In just two hours and ten minutes John Fogerty warped a packed Rod Laver Arena back to an era where music was peace, love and unrestrained copulation. It was a celebration of Americana, an occasion drenched in nostalgia and “remember when” sentimentality. Most of all, it was about the songs. At 66 Fogerty proved he still has the goods, running through Cosmo’s Factory in its entirety as well as an avalanche of Creedence Clearwater Revival hits and covers.
As an album, Cosmo’s Factory signified the peak of CCR’s crescendo. It substantiated their importance alongside the likes of The Band and Crosby, Stills & Nash. At the same time the LP brought about their demise, resulting in irrevocable damage that gave way to lawsuits and eventually Fogerty’s exile from the band.
Regardless of the aftermath, all of the songs hold up forty years on. ‘Travelin’ Band’ and ‘Lookin’ Out My Back Door’ are a staple of AOR rock, a slice of southern American culture. Then there’s arguably three of the finest tracks to ever close an album; ‘Who’ll Stop The Rain’, Marvin Gaye’s ‘I Heard It Through The Grapevine’ and ‘Long As I Can See The Light’.
Fogerty treats them with the respect and delivery the audience expects. His voice, though less forceful than it once was, carries the songs and conveys each of their haunting narratives with purpose. He is also in top form on lead and has lost none of his nous on the harmonica.

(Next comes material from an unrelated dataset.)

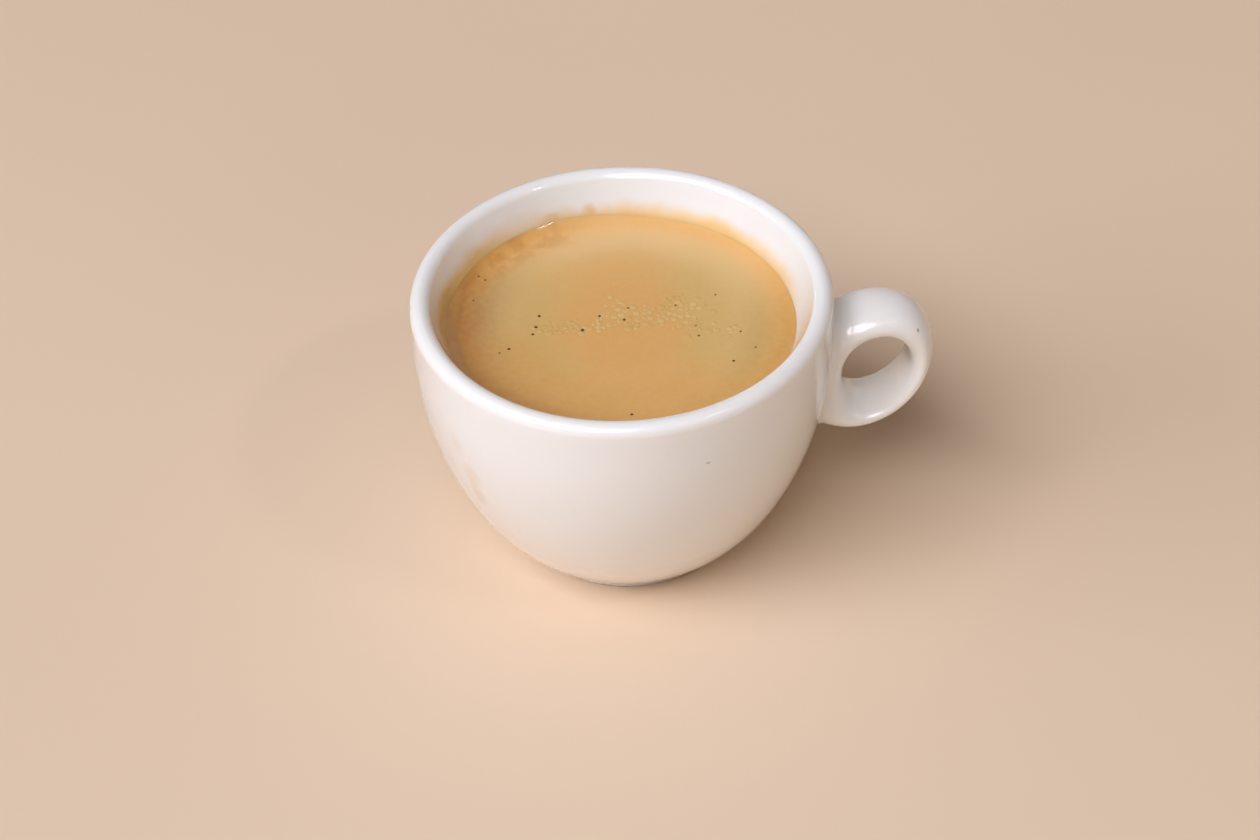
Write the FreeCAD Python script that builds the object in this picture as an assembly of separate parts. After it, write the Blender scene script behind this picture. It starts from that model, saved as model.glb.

Adding to the sense of nostalgia is the screens behind the band that flash imagery of Woodstock and Vietnam. Fogerty also supplies some background on each track before it is played, providing a vast contrast to the same artist who refused to perform any of CCR’s catalogue in the late eighties.
Following the conclusion of Cosmo’s Factory, Fogerty expands the setlist to include nearly every CCR and solo hit with the only notable exception being ‘Bad Moon Rising’. These are songs that need no further elaboration; ‘Down On The Corner’, ‘Have You Ever Seen The Rain?’, ‘Hey, Tonight’ and ‘The Old Man Down The Road’. He also throws in some crowd-pleasing covers, such as Roy Orbison’s ‘Pretty Woman’ and Robert Palmer’s ‘Bad Case Of Loving You’.
If anyone required further convincing of CCR’s relevance they need look no further than ‘Fortunate Son’. “It ain’t me / it ain’t me / I ain’t no Senator’s son / it ain’t me / it ain’t me / I ain’t no fortunate one’ spits with as much venom as it did in the summer of 1969. ‘Proud Mary’ follows soon after, prompting a deserved standing ovation for the 66-year-old.
Given that so much has been written about Fogerty, it is nigh-on impossible to shed any further light on his body of work. All we can continue to do is promote that he is one of America’s greatest living songwriters. Last night provided a powerful reminder of that fact.